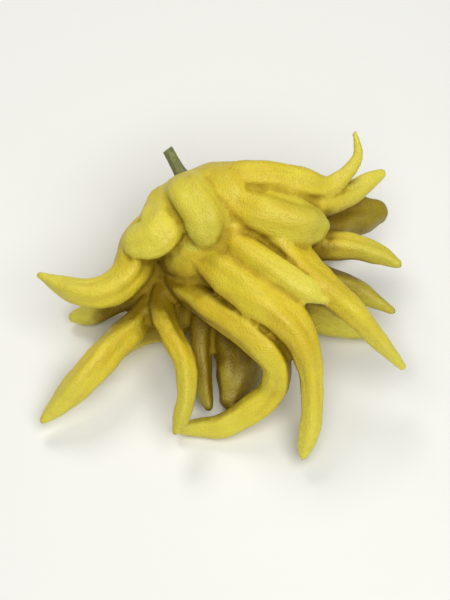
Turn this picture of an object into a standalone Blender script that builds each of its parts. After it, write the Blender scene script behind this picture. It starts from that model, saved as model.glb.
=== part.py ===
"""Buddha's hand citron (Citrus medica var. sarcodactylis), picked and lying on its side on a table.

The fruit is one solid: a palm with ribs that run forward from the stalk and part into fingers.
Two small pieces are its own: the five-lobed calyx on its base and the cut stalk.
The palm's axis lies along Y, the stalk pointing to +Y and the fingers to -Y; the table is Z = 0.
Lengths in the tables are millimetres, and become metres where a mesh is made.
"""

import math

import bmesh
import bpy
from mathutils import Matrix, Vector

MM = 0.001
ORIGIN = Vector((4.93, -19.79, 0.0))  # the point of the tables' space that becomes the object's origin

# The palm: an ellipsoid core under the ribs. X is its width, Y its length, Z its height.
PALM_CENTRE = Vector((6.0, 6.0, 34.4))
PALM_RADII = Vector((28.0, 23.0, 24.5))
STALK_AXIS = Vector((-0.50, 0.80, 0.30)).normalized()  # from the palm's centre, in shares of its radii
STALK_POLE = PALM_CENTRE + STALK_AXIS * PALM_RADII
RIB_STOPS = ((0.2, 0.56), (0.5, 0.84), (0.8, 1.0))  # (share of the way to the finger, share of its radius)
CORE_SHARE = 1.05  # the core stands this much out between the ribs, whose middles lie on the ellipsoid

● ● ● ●

_Written problem:_
Set down the listing in full, keeping every word exactly as it is.

_The response:_
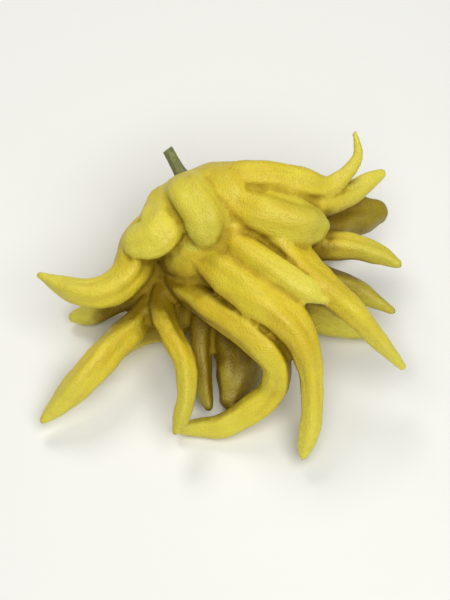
Turn this picture of an object into a standalone Blender script that builds each of its parts. After it, write the Blender scene script behind this picture. It starts from that model, saved as model.glb.
=== part.py ===
"""Buddha's hand citron (Citrus medica var. sarcodactylis), picked and lying on its side on a table.

The fruit is one solid: a palm with ribs that run forward from the stalk and part into fingers.
Two small pieces are its own: the five-lobed calyx on its base and the cut stalk.
The palm's axis lies along Y, the stalk pointing to +Y and the fingers to -Y; the table is Z = 0.
Lengths in the tables are millimetres, and become metres where a mesh is made.
"""

import math

import bmesh
import bpy
from mathutils import Matrix, Vector

MM = 0.001
ORIGIN = Vector((4.93, -19.79, 0.0))  # the point of the tables' space that becomes the object's origin

# The palm: an ellipsoid core under the ribs. X is its width, Y its length, Z its height.
PALM_CENTRE = Vector((6.0, 6.0, 34.4))
PALM_RADII = Vector((28.0, 23.0, 24.5))
STALK_AXIS = Vector((-0.50, 0.80, 0.30)).normalized()  # from the palm's centre, in shares of its radii
STALK_POLE = PALM_CENTRE + STALK_AXIS * PALM_RADII
RIB_STOPS = ((0.2, 0.56), (0.5, 0.84), (0.8, 1.0))  # (share of the way to the finger, share of its radius)
CORE_SHARE = 1.05  # the core stands this much out between the ribs, whose middles lie on the ellipsoid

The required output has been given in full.